(3D code data)
■ ■ ■ ■ ■
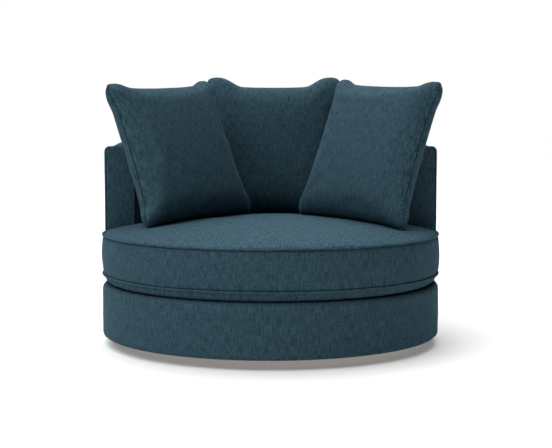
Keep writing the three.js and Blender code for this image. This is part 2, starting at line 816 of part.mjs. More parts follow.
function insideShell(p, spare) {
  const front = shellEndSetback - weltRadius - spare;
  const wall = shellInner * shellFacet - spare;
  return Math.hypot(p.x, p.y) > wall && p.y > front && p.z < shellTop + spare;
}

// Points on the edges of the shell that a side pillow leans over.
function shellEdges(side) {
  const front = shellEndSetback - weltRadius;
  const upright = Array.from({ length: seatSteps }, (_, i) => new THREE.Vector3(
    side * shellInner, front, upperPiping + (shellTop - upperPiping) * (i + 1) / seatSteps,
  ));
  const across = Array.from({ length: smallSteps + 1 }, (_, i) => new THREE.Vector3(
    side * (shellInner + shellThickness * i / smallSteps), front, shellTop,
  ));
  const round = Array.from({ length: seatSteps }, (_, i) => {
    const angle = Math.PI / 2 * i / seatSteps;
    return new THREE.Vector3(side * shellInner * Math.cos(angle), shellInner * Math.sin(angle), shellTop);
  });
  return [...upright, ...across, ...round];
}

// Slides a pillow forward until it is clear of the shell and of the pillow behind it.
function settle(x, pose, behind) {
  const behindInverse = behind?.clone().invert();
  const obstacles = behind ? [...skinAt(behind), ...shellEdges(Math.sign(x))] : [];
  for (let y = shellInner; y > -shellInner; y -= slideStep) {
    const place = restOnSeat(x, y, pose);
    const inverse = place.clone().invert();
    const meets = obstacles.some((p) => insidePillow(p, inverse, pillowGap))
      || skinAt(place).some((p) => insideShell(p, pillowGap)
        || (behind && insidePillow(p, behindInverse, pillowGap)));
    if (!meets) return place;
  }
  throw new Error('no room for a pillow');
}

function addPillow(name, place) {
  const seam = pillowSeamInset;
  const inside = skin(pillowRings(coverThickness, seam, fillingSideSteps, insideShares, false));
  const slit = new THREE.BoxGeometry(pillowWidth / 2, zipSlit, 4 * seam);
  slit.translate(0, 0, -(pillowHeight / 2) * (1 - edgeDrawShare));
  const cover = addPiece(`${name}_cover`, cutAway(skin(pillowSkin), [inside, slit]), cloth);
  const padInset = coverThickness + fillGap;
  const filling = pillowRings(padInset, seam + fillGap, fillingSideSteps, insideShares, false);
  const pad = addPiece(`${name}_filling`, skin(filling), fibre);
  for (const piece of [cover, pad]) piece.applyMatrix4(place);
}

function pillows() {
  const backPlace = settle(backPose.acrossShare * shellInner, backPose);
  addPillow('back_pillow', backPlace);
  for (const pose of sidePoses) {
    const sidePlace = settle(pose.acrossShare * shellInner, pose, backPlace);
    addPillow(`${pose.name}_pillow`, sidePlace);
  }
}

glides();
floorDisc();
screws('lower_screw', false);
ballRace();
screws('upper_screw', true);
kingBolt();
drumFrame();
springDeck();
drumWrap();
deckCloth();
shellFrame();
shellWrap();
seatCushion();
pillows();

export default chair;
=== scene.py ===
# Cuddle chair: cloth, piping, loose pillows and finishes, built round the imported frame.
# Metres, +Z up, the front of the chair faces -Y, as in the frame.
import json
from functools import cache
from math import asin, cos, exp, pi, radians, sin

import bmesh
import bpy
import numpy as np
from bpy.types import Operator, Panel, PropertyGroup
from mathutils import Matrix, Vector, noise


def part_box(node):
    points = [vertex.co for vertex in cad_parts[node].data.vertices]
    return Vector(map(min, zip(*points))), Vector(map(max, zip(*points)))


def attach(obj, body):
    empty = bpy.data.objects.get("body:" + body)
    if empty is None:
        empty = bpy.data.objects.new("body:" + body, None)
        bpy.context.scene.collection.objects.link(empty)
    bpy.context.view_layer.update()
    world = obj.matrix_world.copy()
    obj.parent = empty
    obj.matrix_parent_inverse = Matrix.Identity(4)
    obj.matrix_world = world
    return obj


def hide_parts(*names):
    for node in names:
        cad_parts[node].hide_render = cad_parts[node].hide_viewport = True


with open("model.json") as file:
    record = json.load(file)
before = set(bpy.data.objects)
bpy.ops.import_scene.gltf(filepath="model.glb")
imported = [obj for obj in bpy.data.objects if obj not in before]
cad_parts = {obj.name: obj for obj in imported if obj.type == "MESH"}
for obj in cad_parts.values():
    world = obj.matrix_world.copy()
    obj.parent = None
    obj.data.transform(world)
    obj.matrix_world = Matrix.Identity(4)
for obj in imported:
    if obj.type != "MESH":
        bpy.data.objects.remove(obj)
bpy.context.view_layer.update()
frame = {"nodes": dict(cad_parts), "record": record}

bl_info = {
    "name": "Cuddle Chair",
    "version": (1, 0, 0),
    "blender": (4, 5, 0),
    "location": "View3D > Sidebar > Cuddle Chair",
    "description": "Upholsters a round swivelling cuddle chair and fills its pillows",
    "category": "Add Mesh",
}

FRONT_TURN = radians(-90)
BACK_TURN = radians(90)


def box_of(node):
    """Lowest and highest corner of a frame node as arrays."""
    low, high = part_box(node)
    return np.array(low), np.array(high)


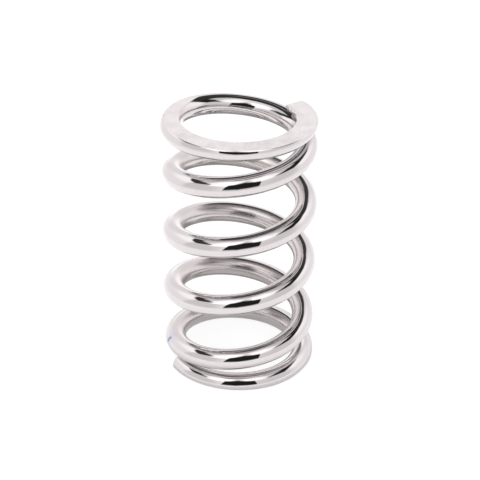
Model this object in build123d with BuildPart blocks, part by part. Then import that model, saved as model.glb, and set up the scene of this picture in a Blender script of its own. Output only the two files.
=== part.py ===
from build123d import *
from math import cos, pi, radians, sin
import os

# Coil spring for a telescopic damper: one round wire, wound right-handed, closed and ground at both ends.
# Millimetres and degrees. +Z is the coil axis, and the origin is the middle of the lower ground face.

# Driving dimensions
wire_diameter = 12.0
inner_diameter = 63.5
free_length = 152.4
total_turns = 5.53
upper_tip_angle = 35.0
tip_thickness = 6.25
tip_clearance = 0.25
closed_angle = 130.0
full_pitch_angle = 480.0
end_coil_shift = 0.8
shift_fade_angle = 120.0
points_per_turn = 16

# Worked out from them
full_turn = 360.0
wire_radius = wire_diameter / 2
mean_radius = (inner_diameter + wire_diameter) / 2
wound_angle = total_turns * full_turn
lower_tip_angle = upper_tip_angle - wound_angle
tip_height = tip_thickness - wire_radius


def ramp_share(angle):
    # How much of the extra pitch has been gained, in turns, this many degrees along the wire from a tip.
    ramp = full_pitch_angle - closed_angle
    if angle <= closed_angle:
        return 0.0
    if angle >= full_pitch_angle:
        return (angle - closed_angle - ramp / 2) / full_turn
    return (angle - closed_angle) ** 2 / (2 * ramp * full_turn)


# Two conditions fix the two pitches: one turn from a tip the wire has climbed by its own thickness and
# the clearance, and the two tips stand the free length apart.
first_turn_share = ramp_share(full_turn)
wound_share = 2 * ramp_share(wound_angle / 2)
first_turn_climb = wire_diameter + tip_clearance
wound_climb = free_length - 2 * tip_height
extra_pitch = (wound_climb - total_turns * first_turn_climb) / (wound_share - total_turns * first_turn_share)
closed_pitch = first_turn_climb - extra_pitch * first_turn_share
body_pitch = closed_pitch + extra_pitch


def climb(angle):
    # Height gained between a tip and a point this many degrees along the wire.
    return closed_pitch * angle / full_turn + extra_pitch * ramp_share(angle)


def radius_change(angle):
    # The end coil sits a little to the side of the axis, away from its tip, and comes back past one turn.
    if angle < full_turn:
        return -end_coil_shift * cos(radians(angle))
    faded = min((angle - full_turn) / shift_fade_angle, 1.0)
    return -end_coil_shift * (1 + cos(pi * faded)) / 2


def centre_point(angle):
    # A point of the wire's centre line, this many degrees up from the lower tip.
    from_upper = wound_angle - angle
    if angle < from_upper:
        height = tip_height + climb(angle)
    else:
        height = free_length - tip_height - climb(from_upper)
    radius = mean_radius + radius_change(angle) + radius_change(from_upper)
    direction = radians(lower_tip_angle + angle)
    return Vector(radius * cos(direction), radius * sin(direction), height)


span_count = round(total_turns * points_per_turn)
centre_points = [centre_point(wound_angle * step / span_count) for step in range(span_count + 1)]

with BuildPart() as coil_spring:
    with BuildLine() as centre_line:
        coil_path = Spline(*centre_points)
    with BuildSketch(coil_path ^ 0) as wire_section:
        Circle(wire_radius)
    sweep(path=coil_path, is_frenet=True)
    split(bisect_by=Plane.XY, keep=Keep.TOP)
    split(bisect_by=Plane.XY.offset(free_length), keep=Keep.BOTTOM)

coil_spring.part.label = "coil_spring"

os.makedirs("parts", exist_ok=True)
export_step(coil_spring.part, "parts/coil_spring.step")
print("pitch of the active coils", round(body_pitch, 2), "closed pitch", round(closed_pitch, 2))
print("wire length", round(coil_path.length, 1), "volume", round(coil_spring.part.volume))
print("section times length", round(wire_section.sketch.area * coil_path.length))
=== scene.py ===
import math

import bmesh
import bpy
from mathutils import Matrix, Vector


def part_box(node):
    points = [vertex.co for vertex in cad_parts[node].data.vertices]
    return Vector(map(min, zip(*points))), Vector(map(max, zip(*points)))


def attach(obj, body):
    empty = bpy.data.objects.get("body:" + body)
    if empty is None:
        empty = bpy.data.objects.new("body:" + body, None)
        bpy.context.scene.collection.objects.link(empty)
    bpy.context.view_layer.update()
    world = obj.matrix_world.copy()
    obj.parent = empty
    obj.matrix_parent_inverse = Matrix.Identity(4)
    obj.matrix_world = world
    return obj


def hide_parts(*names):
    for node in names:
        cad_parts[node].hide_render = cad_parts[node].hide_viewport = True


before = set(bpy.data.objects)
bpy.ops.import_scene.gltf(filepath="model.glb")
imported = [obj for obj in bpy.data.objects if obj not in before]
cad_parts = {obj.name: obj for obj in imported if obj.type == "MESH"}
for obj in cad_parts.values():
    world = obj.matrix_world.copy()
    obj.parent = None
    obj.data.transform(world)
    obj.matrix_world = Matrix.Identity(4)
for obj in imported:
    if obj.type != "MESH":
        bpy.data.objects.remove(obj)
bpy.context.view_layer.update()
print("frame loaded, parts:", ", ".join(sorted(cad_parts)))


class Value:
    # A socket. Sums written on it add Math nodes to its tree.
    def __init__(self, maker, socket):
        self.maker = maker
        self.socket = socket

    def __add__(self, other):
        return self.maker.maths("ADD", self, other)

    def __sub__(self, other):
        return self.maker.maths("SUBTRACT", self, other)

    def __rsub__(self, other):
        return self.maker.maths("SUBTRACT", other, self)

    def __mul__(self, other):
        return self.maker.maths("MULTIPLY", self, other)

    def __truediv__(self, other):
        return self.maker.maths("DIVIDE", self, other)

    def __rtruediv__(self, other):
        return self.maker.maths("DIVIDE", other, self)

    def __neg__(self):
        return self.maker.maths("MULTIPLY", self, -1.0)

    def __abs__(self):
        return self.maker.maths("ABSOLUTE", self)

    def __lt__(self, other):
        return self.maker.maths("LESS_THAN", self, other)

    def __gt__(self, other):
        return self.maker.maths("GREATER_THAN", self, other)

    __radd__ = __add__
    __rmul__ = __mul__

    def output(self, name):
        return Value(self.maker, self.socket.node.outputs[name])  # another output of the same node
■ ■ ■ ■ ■
- Direction -
Return only the stretch of the material above from the line holding "Model this object" through the line holding "# Millimetres and", copied exactly.

- Complete response -
Model this object in build123d with BuildPart blocks, part by part. Then import that model, saved as model.glb, and set up the scene of this picture in a Blender script of its own. Output only the two files.
=== part.py ===
from build123d import *
from math import cos, pi, radians, sin
import os

# Coil spring for a telescopic damper: one round wire, wound right-handed, closed and ground at both ends.
# Millimetres and degrees. +Z is the coil axis, and the origin is the middle of the lower ground face.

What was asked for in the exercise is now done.